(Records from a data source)
[Begin]

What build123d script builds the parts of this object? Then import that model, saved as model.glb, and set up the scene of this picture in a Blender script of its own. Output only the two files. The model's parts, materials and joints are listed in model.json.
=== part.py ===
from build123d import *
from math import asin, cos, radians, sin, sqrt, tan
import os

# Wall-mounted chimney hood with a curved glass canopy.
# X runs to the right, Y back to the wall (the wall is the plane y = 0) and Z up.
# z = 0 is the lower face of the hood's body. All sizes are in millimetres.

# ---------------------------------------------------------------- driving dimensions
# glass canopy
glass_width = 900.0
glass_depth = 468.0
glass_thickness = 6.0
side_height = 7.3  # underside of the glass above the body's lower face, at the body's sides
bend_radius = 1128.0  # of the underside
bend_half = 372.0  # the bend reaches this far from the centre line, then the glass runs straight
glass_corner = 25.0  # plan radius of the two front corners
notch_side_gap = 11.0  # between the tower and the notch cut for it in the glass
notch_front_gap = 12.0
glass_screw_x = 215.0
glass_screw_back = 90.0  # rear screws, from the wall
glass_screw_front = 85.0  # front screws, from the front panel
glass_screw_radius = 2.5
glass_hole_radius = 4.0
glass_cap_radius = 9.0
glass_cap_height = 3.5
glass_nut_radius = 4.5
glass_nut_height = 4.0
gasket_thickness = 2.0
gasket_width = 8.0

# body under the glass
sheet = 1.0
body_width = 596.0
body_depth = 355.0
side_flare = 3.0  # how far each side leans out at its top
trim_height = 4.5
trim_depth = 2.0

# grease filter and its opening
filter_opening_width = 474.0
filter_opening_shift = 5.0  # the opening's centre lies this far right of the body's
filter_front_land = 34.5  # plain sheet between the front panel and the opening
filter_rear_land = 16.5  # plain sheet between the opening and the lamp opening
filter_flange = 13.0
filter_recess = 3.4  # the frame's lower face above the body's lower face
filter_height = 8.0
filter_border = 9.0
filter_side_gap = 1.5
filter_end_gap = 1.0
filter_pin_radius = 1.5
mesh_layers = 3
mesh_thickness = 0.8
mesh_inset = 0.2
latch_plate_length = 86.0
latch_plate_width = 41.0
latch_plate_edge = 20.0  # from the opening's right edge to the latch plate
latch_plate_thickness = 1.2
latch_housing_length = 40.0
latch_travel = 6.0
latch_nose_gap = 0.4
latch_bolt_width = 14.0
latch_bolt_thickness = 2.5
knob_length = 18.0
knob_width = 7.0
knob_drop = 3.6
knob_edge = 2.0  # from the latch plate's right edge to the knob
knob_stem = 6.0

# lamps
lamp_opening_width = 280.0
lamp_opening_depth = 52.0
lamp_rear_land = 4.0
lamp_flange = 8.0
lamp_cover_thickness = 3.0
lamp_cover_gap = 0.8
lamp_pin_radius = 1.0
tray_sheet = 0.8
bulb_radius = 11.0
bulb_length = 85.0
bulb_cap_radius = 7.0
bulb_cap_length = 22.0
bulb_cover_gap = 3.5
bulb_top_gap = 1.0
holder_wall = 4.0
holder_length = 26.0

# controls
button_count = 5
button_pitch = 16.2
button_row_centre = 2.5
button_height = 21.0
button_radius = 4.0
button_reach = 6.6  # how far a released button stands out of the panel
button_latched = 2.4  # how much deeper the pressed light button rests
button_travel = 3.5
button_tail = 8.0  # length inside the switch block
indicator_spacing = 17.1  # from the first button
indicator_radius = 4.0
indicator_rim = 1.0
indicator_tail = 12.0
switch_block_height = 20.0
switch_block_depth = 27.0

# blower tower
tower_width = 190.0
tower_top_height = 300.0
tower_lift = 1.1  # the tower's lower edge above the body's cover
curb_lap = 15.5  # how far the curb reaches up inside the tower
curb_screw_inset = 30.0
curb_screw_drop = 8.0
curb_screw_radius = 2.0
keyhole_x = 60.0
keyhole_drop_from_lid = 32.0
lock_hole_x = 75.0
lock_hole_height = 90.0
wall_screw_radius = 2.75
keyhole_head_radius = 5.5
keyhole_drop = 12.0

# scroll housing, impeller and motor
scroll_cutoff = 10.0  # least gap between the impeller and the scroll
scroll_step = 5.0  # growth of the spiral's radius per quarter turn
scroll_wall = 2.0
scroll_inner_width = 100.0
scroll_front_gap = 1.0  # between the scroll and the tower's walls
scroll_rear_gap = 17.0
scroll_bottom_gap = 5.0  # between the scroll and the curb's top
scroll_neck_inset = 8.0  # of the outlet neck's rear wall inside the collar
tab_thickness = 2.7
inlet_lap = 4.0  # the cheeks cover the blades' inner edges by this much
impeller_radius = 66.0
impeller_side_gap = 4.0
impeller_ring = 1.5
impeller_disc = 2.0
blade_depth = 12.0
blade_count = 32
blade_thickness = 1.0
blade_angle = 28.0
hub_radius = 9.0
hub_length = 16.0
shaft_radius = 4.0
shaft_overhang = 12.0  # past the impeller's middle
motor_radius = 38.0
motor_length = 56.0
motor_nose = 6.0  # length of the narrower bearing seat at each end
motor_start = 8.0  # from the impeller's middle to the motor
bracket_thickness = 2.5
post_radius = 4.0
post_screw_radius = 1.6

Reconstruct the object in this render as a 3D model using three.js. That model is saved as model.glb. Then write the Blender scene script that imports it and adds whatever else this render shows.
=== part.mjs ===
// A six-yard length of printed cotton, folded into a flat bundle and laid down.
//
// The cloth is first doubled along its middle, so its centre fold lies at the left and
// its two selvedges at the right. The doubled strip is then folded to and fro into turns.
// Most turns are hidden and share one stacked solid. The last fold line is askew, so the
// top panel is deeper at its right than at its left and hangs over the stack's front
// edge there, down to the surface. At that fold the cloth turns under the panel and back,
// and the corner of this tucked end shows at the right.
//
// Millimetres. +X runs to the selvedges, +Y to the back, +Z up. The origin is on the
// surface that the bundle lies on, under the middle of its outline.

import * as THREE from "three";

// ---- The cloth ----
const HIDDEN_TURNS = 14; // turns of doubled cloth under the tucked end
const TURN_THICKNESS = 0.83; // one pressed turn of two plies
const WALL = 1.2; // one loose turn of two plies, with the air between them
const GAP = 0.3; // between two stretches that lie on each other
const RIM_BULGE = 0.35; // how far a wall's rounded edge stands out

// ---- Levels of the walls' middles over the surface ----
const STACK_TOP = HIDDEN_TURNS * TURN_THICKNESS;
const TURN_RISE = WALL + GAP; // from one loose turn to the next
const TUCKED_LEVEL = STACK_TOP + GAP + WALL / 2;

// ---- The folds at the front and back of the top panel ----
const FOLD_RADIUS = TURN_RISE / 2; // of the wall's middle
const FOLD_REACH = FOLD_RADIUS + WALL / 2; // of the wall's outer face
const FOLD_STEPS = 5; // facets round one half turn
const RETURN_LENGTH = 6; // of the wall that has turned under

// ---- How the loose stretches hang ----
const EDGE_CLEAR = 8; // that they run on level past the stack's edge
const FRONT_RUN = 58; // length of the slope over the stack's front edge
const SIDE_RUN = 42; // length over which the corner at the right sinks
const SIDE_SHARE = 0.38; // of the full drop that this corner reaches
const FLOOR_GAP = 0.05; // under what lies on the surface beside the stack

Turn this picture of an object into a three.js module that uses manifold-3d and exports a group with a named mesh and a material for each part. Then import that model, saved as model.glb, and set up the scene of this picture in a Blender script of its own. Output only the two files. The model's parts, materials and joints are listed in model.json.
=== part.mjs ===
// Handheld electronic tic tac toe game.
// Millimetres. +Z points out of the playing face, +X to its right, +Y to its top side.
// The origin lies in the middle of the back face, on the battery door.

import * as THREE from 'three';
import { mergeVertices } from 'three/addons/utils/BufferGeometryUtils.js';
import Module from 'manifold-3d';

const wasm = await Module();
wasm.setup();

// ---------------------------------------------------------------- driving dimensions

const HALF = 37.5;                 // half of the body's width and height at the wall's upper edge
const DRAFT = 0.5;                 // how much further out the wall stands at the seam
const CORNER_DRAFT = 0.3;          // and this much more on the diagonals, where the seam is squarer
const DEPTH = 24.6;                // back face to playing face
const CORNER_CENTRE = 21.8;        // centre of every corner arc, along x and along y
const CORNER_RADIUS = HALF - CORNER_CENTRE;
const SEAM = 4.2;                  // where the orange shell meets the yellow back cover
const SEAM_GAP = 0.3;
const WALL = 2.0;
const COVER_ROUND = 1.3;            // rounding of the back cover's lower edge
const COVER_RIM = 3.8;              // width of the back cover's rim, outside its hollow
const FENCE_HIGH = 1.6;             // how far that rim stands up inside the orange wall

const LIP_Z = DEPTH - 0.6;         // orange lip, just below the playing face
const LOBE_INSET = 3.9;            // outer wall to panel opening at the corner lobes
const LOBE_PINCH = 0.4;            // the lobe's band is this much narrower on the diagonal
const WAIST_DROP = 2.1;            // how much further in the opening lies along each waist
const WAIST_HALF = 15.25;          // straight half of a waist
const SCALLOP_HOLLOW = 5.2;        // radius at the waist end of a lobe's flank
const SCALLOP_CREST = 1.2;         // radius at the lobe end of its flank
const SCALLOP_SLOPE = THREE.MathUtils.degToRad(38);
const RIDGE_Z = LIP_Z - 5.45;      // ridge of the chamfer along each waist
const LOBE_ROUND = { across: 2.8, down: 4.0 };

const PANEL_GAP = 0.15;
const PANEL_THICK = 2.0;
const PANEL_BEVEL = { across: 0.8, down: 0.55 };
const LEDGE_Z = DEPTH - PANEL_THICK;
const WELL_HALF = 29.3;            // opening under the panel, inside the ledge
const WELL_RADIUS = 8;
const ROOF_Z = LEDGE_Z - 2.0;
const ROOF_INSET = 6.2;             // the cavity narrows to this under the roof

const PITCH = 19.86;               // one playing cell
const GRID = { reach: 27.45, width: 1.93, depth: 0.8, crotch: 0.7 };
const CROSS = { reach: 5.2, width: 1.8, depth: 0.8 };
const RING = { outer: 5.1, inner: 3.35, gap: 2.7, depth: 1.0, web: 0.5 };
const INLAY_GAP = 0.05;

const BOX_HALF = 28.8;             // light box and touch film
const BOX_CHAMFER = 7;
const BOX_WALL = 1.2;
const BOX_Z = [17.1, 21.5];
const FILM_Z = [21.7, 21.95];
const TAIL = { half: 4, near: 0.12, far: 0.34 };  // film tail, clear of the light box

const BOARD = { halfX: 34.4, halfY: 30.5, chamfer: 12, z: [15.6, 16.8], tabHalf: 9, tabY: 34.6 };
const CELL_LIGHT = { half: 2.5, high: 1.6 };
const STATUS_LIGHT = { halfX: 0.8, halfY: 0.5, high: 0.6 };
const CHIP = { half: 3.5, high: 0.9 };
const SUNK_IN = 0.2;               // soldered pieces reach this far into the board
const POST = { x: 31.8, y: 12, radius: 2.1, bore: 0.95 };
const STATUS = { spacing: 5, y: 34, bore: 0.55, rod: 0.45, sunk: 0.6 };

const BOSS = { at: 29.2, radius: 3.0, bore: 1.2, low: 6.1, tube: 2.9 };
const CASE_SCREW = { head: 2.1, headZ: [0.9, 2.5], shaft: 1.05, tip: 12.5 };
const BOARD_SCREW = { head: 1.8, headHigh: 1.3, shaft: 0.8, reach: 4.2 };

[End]

### STATED TASK:
Show each line of the listing that holds the string "shows".

### OUTPUT:
Reconstruct the object in this render as a 3D model using three.js. That model is saved as model.glb. Then write the Blender scene script that imports it and adds whatever else this render shows.
// and the corner of this tucked end shows at the right.